Tanto che qualcuno si è chiesto se ancora servono, se hanno ancora un ruolo e un senso i quotidiani.  Arrivano sempre “dopo la notizia”, mettono tutti lo stesso titolo in prima pagina, seguono diligentemente il pensiero unico e il potente di turno, ricalcano in fotocopia le solite sezioni interne: politica interna, esteri, cronaca, economia, sport…. Anche le parole sembrano piene di polvere, perché il linguaggio giornalistico, invece di arricchirsi, si è impoverito.  Il vocabolario dei quotidiani registra e riproduce quello del sottobosco politico e della chiacchiera televisiva, oppure insegue inutilmente la grande nuvola confusa del web.

Periscopio propone un nuovo modo di essere giornale, di fare informazione. di accostare Alto e Basso, di rapportarsi al proprio pubblico. Rompe compartimenti stagni delle sezioni tradizionali di quotidiani. Accoglie e dà riconosce uguale dignità a tutti i generi e tutti linguaggi: così in primo piano ci può essere una notizia, un commento, ma anche una poesia o una vignetta.  Abbandona la rincorsa allo scoop, all’intervista esclusiva, alla firma illustre, proponendo quella che abbiamo chiamato “informazione verticale”: entrare cioè nelle  “cose che accadono fuori e dentro di noi”, denunciare Il Vecchio che resiste e raccontare Il Nuovo che germoglia, stare dalla parte dei diritti e denunciare la diseguaglianza che cresce in Italia e nel mondo. .

Con il quotidiano di ieri, così si diceva, oggi ci si incarta il pesce.

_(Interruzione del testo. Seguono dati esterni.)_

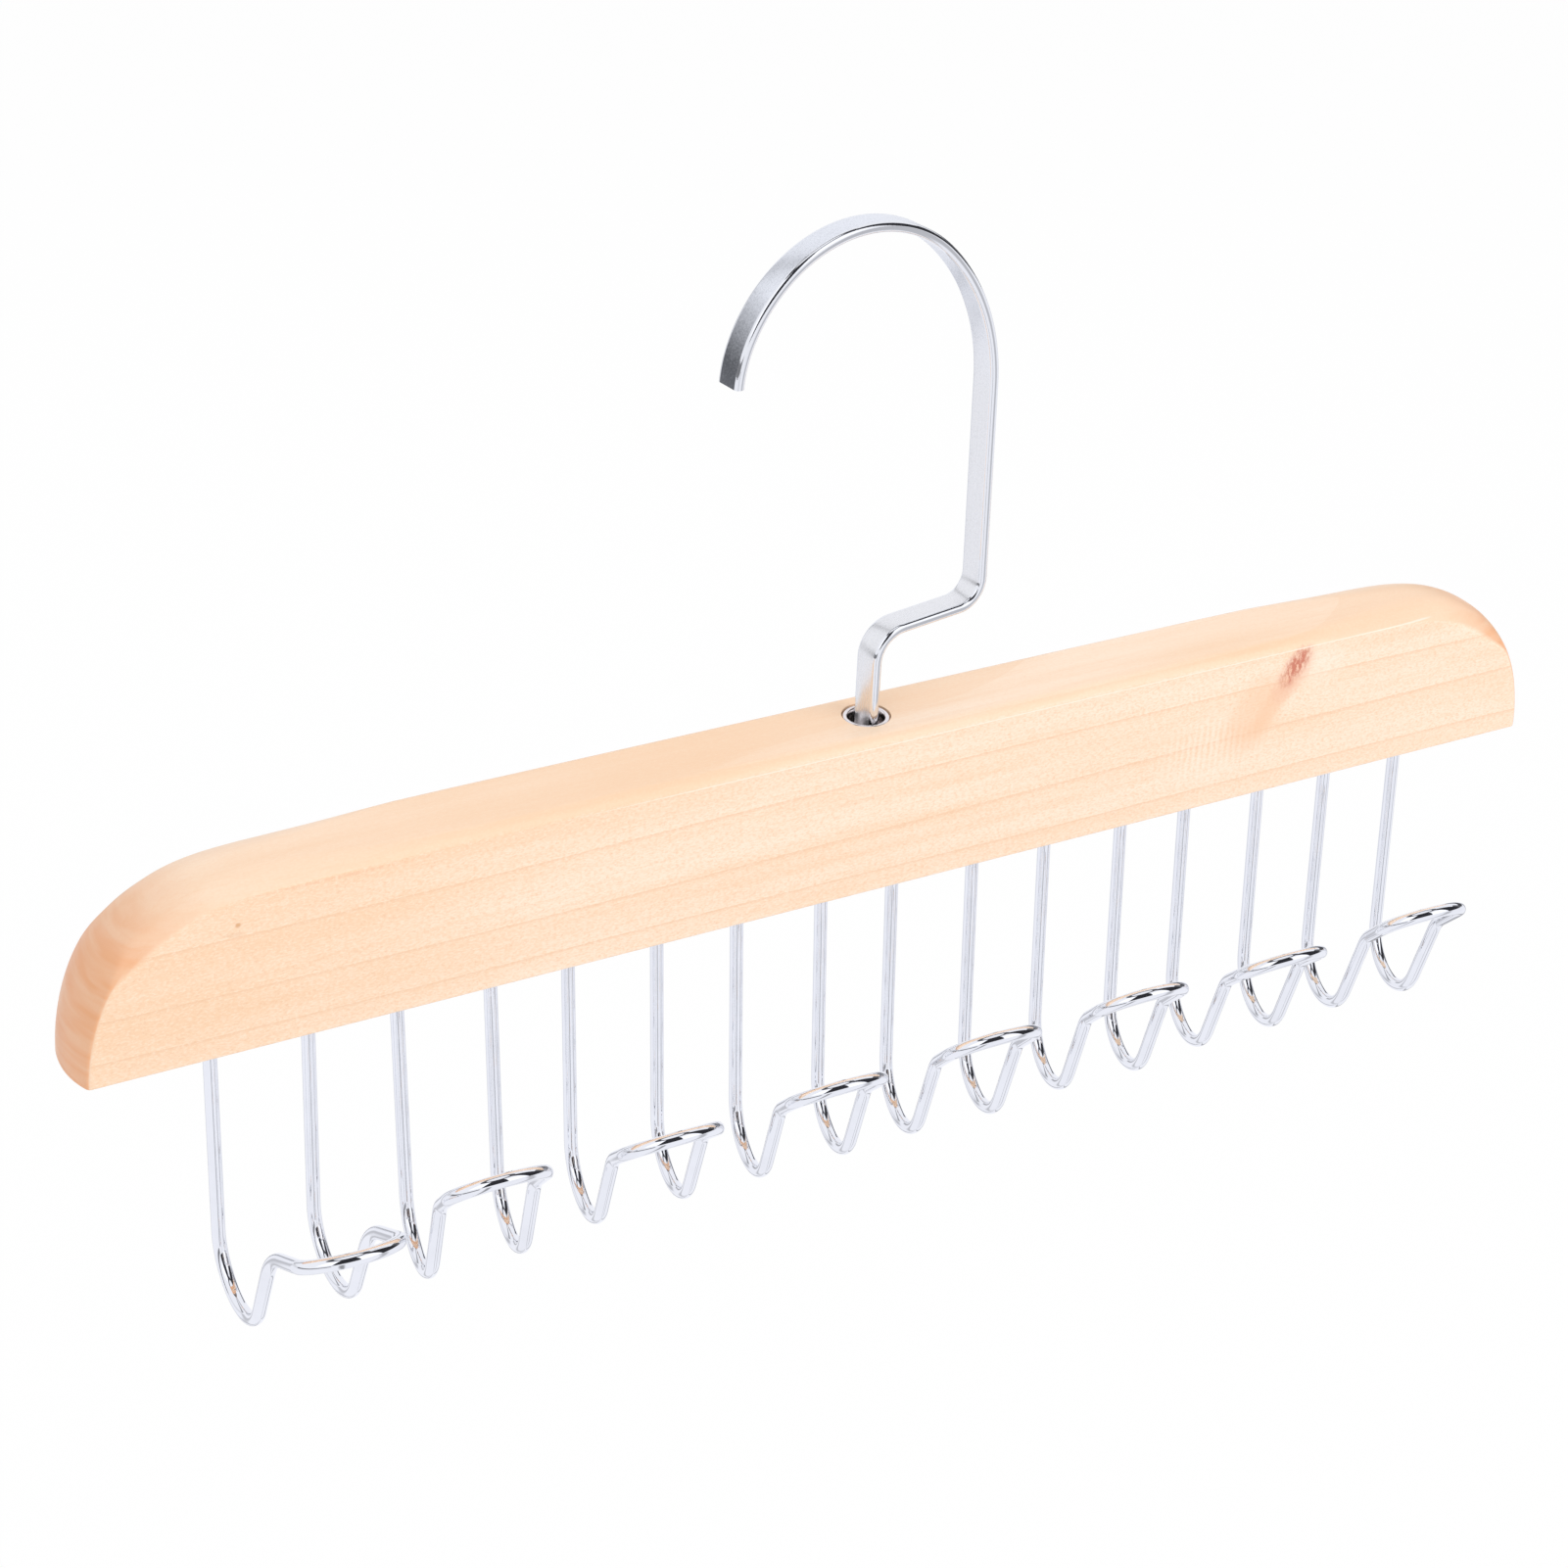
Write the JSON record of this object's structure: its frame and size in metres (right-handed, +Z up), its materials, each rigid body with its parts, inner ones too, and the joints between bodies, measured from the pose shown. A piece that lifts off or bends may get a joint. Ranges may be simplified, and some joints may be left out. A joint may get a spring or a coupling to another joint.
{
  "type": "belt hanger",
  "caption": "Rounded wood bar on a turning flat metal hook, with a row of bent wire loops below that hold belts by their buckles.",
  "frame": {"origin": "rod seat: the inner face of the hook's crook, straight above the swivel axis", "axes": "+Z up, +X along the bar to the right as seen from the front, -Y to the front, where the loops reach"},
  "size_m": [0.3046, 0.0542, 0.1814],
  "materials": {
    "wood": "clear satin lacquer",
    "hook_strip": "chromed, faces satin, edges polished",
    "ferrule_metal": "polished nickel plate",
    "washer_metal": "plain",
    "loop_wire": "polished"
  },
  "bodies": {
    "hook": {"flat_hook": "hook_strip"},
    "bar": {"wood_bar": "wood", "ferrule": "ferrule_metal", "swivel_washer": "washer_metal", "belt_loop_1": "loop_wire", "belt_loop_2": "loop_wire", "belt_loop_3": "loop_wire", "belt_loop_4": "loop_wire", "belt_loop_5": "loop_wire", "belt_loop_6": "loop_wire", "belt_loop_7": "loop_wire", "belt_loop_8": "loop_wire"}
  },
  "joints": [
    {"name": "hook_swivel", "type": "hinge", "parent": "hook", "child": "bar", "pos_m": [0, 0, -0.095], "axis": [0, 0, 1], "continuous": true}
  ]
}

Non Periscopio, la sua “informazione verticale” non invecchia mai e dal nostro archivio di quasi 50.000 articoli (disponibile gratuitamente) si pescano continuamente contenuti utili per integrare le ultime notizie uscite. Non troverete mai, come succede in quasi tutti i quotidiani on line,  le prime tre righe dell’articolo in chiaro… e una piccola tassa per poter leggere tutto il resto.

Sembra una frase retorica ma non lo è: “Periscopio è un giornale senza padrini e senza padroni”. Siamo orgogliosamente antifascisti, pacifisti, nonviolenti, femministi, ambientalisti. Crediamo nella Sinistra (anche se la Sinistra non crede più a se stessa), ma non apparteniamo a nessuna casa politica, non fiancheggiamo nessun partito e nessun leader. Anzi, diffidiamo dei leader e dei capipopolo, perfino degli eroi. Non ci piacciono i muri, quelli materiali come  quelli immateriali, frutto del pregiudizio e dell’egoismo. Ci piace “il popolo” (quello scritto in Costituzione) e vorremmo cancellare “la nazione”, premessa di ogni guerra e  di ogni violenza.

Periscopio è quindi un giornale popolare, non nazionalpopolare. Un quotidiano “generalista”,  scritto per essere letto da tutti (“quelli che hanno letto milioni di libri o che non sanno nemmeno parlare” F. De Gregori), da tutti quelli che coltivano la curiosità, e non dalle elites, dai circoli degli addetti ai lavori, dagli intellettuali del vuoto e della chiacchiera.